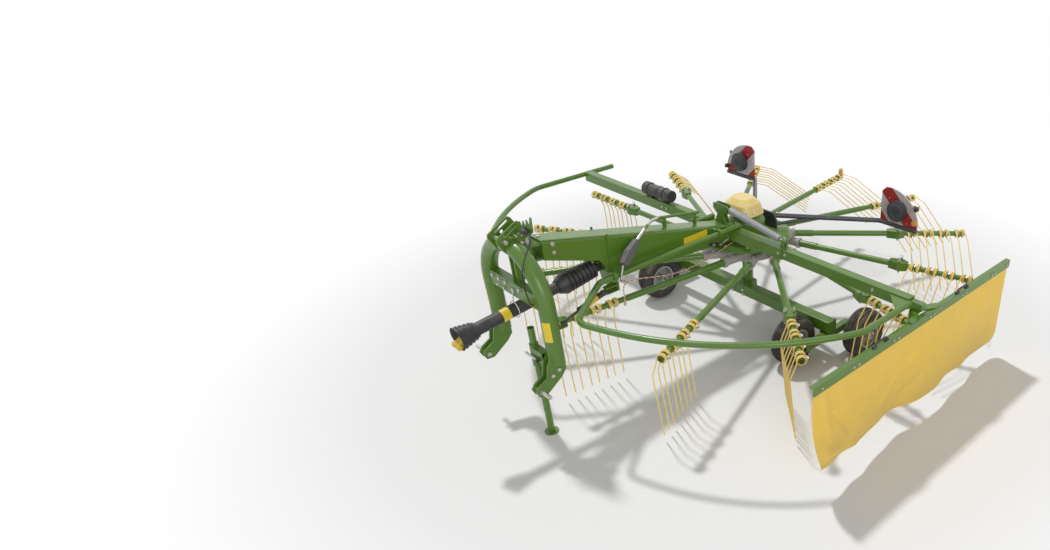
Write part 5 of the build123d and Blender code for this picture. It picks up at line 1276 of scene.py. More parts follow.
@dataclass
class LiftSpring(Assembly):
    """The close-wound spring that balances the left guard."""

    coil_radius: float = 22.5
    wire_radius: float = 3.7
    turn_pitch: float = 8.0
    hook_radius: float = 11.5
    eye_inset: float = 15.0
    reaches: tuple[float, float] = (44.0, 62.0)
    steps: int = 20
    folded: float = 0.66

    def coil(self, length: float) -> bpy.types.Object:
        """Winds the spring's body.

        Args:
            length: metres.

        Returns:
            The coil, from the origin along Z.
        """
        clear_selection()
        bpy.ops.mesh.primitive_circle_add(
            vertices=8, radius=self.wire_radius * MM, location=(self.coil_radius * MM, 0, 0),
            rotation=(math.pi / 2, 0, 0),
        )
        coil = Work("coil")
        screw = coil.body.modifiers.new("wind", "SCREW")
        screw.screw_offset = self.turn_pitch * MM
        screw.iterations = int(length / (self.turn_pitch * MM))
        screw.steps = screw.render_steps = self.steps
        bpy.ops.object.modifier_apply(modifier=screw.name)
        coil.faces(lambda middle, normal: True)
        bpy.ops.mesh.fill_holes(sides=0)
        bpy.ops.mesh.normals_make_consistent(inside=False)
        return coil.done(60)

    def build(self) -> None:
        """Winds the spring between its eyes."""
        low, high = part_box("lift_spring")
        start = self.machine.pivot("lift_spring_swing")
        end = Vector((high.x - self.eye_inset * MM, start.y, low.z + self.eye_inset * MM))
        run = (end - start).normalized()
        coil = self.coil((end - start).length - sum(self.reaches) * MM)
        coil.data.transform(aim(start + run * self.reaches[0] * MM, run))
        parts = [coil]
        for eye, toward, reach in zip((start, end), (run, -run), self.reaches):
            hook = Work.ring("hook", self.hook_radius * MM, self.wire_radius * MM, 28, 8).done(60)
            stem = Work.rod("stem", self.wire_radius * MM, (reach - 8) * MM, 10).done()
            cap = Work.rod("cap", (self.coil_radius + 2.5) * MM, 9 * MM, 28)
            cap.faces(lambda middle, normal: normal.z < -0.9).inset(9 * MM, 5 * MM)
            cap_piece = cap.round_all(1.5 * MM).done()
            for piece, along, way in ((hook, 0, BEHIND), (stem, 10, toward), (cap_piece, reach - 5, toward)):
                piece.data.transform(aim(eye + toward * along * MM, way))
                parts.append(piece)
        spring = self.fitter.fit(
            weld(parts, "wound_lift_spring"), "lift_spring", Slot.SPRING, replaces=["lift_spring"]
        )
        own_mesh(spring)


# ---------------------------------------------------------------------- tyres
@dataclass
class Wheels(Assembly):
    """Four implement tyres with ribbed treads, and the nuts and grease caps on their rims."""

    names: tuple[str, ...] = ("front_left", "rear_left", "front_right", "rear_right")
    bead_radius: float = 108.0
    squareness: float = 0.72
    grooves: tuple[float, ...] = (-34.0, -12.0, 12.0, 34.0)
    groove_half_width: float = 4.5
    groove_depth: float = 6.0
    tread_share: float = 0.93
    nuts: int = 5
    nut_circle: float = 52.0
    nut_seat: float = 15.2
    nut_size: float = 19.0

    def tyre(self, name: str, radius: float, width: float) -> bpy.types.Object:
        """One tyre about X, with grooves round its tread.

        Args:
            name: the piece's name.
            radius: outer radius in metres.
            width: metres.

        Returns:
            The piece, about the origin.
        """
        inner = self.bead_radius * MM
        middle, depth = (radius + inner) / 2, (radius - inner) / 2
        work = Work.ring(name, middle, depth, 96, 48)
        work.body.data.transform(Matrix.Rotation(math.pi / 2, 4, "Y"))
        for point in work.body.data.vertices:
            reach = math.hypot(point.co.y, point.co.z)
            up, out = (reach - middle) / depth, point.co.x / depth
            up = math.copysign(abs(up) ** self.squareness, up) if abs(up) < 1 else up
            out = math.copysign(abs(out) ** self.squareness, out)
            scale = (middle + up * depth) / reach
            point.co = Vector((out * width / 2, point.co.y * scale, point.co.z * scale))
        for groove in self.grooves:
            work.faces(
                lambda place, normal, groove=groove: abs(place.x - groove * MM) < self.groove_half_width * MM
                and math.hypot(place.y, place.z) > radius * self.tread_share
            )
            work.inset(1.2 * MM, -self.groove_depth * MM)
        return work.done(30)

    def build(self) -> None:
        """Builds the tyres and the caps, and places the wheels' nuts."""
        for name in self.names:
            body, outward = f"wheel_{name}", LEFT if "left" in name else RIGHT
            low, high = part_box(f"tyre_{name}")
            rim_low, rim_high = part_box(f"rim_{name}")
            centre = (low + high) / 2
            tyre = self.tyre(f"ribbed_tyre_{name}", (high.z - low.z) / 2, high.x - low.x)
            self.mount(tyre, Matrix.Translation(centre), body, Slot.TYRE, replaces=[f"tyre_{name}"])
            for number in range(self.nuts):
                turn = math.tau * number / self.nuts
                around = Vector((0, math.cos(turn), math.sin(turn))) * self.nut_circle * MM
                place = centre + around + outward * self.nut_seat * MM
                self.bolts.put(body, place, outward, self.nut_size)
            cap = Work.rod(f"grease_cap_{name}", 24 * MM, 14 * MM, 28).top().inset(6 * MM, 4 * MM)
            seat = (rim_high.x - rim_low.x) / 2 - 9 * MM
            self.mount(cap.round_all(2 * MM).done(), aim(centre + outward * seat, outward), body, Slot.RIM)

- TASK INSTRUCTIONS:
Pick out each line in the material containing "parts".

- THE REPLY:
Write part 5 of the build123d and Blender code for this picture. It picks up at line 1276 of scene.py. More parts follow.
        parts = [coil]
                parts.append(piece)
            weld(parts, "wound_lift_spring"), "lift_spring", Slot.SPRING, replaces=["lift_spring"]